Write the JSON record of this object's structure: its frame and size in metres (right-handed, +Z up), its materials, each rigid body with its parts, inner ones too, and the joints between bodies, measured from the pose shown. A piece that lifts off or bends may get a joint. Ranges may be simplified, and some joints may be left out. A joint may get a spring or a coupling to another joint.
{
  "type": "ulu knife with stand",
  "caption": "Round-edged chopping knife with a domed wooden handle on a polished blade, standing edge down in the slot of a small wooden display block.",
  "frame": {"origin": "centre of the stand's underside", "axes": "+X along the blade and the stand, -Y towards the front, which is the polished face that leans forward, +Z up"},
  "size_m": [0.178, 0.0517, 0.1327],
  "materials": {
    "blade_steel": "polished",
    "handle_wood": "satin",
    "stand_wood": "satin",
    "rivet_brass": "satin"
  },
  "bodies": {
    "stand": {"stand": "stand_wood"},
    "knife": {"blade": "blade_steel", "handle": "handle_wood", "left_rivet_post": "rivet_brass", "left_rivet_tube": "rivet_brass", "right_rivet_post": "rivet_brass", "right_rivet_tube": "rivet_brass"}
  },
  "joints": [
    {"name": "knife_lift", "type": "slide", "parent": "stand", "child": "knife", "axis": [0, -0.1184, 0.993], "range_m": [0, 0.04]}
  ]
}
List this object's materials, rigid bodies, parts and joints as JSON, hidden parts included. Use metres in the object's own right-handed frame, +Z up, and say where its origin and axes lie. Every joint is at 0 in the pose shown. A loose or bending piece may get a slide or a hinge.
■ ■ ■ ■
AIM - Your task is to repeat each line of the material exactly.

EXERCISE SOLUTION -
Write the JSON record of this object's structure: its frame and size in metres (right-handed, +Z up), its materials, each rigid body with its parts, inner ones too, and the joints between bodies, measured from the pose shown. A piece that lifts off or bends may get a joint. Ranges may be simplified, and some joints may be left out. A joint may get a spring or a coupling to another joint.
{
  "type": "ulu knife with stand",
  "caption": "Round-edged chopping knife with a domed wooden handle on a polished blade, standing edge down in the slot of a small wooden display block.",
  "frame": {"origin": "centre of the stand's underside", "axes": "+X along the blade and the stand, -Y towards the front, which is the polished face that leans forward, +Z up"},
  "size_m": [0.178, 0.0517, 0.1327],
  "materials": {
    "blade_steel": "polished",
    "handle_wood": "satin",
    "stand_wood": "satin",
    "rivet_brass": "satin"
  },
  "bodies": {
    "stand": {"stand": "stand_wood"},
    "knife": {"blade": "blade_steel", "handle": "handle_wood", "left_rivet_post": "rivet_brass", "left_rivet_tube": "rivet_brass", "right_rivet_post": "rivet_brass", "right_rivet_tube": "rivet_brass"}
  },
  "joints": [
    {"name": "knife_lift", "type": "slide", "parent": "stand", "child": "knife", "axis": [0, -0.1184, 0.993], "range_m": [0, 0.04]}
  ]
}
List this object's materials, rigid bodies, parts and joints as JSON, hidden parts included. Use metres in the object's own right-handed frame, +Z up, and say where its origin and axes lie. Every joint is at 0 in the pose shown. A loose or bending piece may get a slide or a hinge.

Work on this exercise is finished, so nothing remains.